First and foremost, never ask why. Paranoids can explain anything, and they will persist until you accept what they say out of sheer exhaustion.
Paranoids are sensitive to criticism, but unlike many other vampires, they will listen to it, and sometimes learn. They would really like to be admirable people in your eyes and in their own. To criticize a Paranoid effectively, take your cue from the very best of sermons. Ignore the hellfire-and-brimstone kind beloved by Obsessive-Compulsives, and pay attention to the kind that remind humans of the divinity within their own souls.
Most Paranoids have a small number of very important concepts by which they try to live their lives. Honor, loyalty, honesty, and love are real enough for Paranoids to kill or die for. In the darkness of the Paranoid mind, however, these grand concepts can quickly shrivel into vindictive pettiness. The most effective criticisms redefine the Paranoid’s core concepts to include trust, mercy, and open-mindedness. Needless to say, this task requires tapping into your own Buddha nature. It can’t be done when you’re angry.

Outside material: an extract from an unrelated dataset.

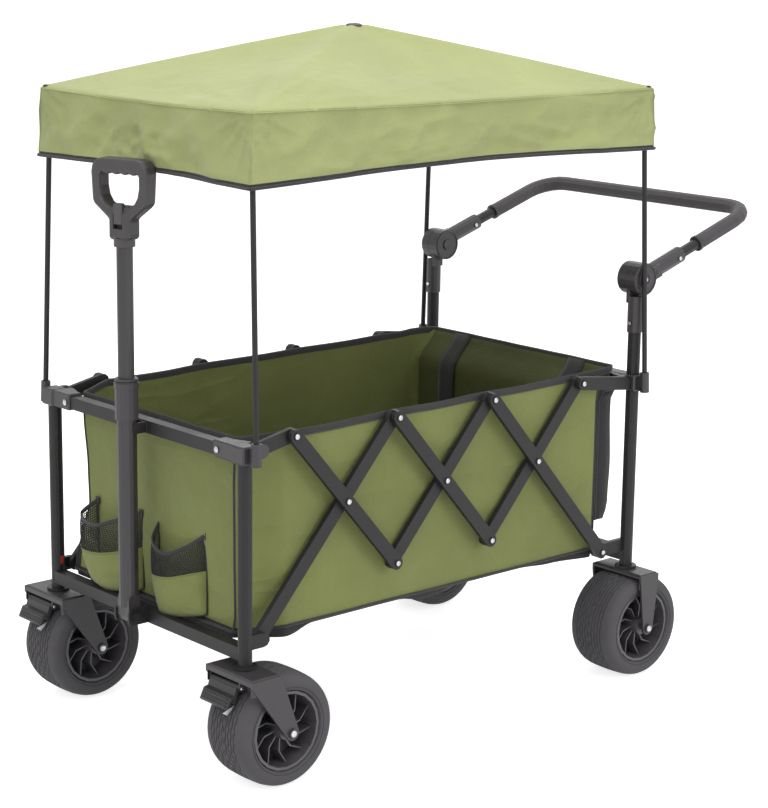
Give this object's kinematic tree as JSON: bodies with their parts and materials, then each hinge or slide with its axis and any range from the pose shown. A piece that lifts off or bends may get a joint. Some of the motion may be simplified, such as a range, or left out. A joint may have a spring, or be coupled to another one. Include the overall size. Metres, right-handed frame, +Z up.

For the less saintly, it is also effective to ask Paranoids how their core concepts relate to the present situation. A question like, “What is the honorable thing to do here?” or, “Doesn’t love require you to forgive?” or, “Does loyalty mean never disagreeing?” can open doors in the Paranoid mind. If this sort of question doesn’t work, you may be dealing with a different kind of vampire.
Tears, lectures, sermons, rambling rationalizations, jealous questions, displaying anguish as if it were a work of art—once Paranoid tantrums begin, they usually go on all night. If you give in, they’ll go on for the rest of your life. As we have seen throughout this chapter, the best time to stop Paranoid tantrums is before they start.
Paranoids are in many ways the most difficult and dangerous of the emotional vampires. They will protect you, cherish you, and possibly illuminate your life. All they ask in return is absolute loyalty. No discounts; with Paranoids, it’s all or nothing. For some people, it’s the most wonderful deal of their lives. For others, it leads to nothing but exhaustion and endless suffering. Only you can decide whether you have what it takes to be close to a Paranoid emotional vampire. One thing is certain, however: before you attempt to understand Paranoids, you must first know yourself.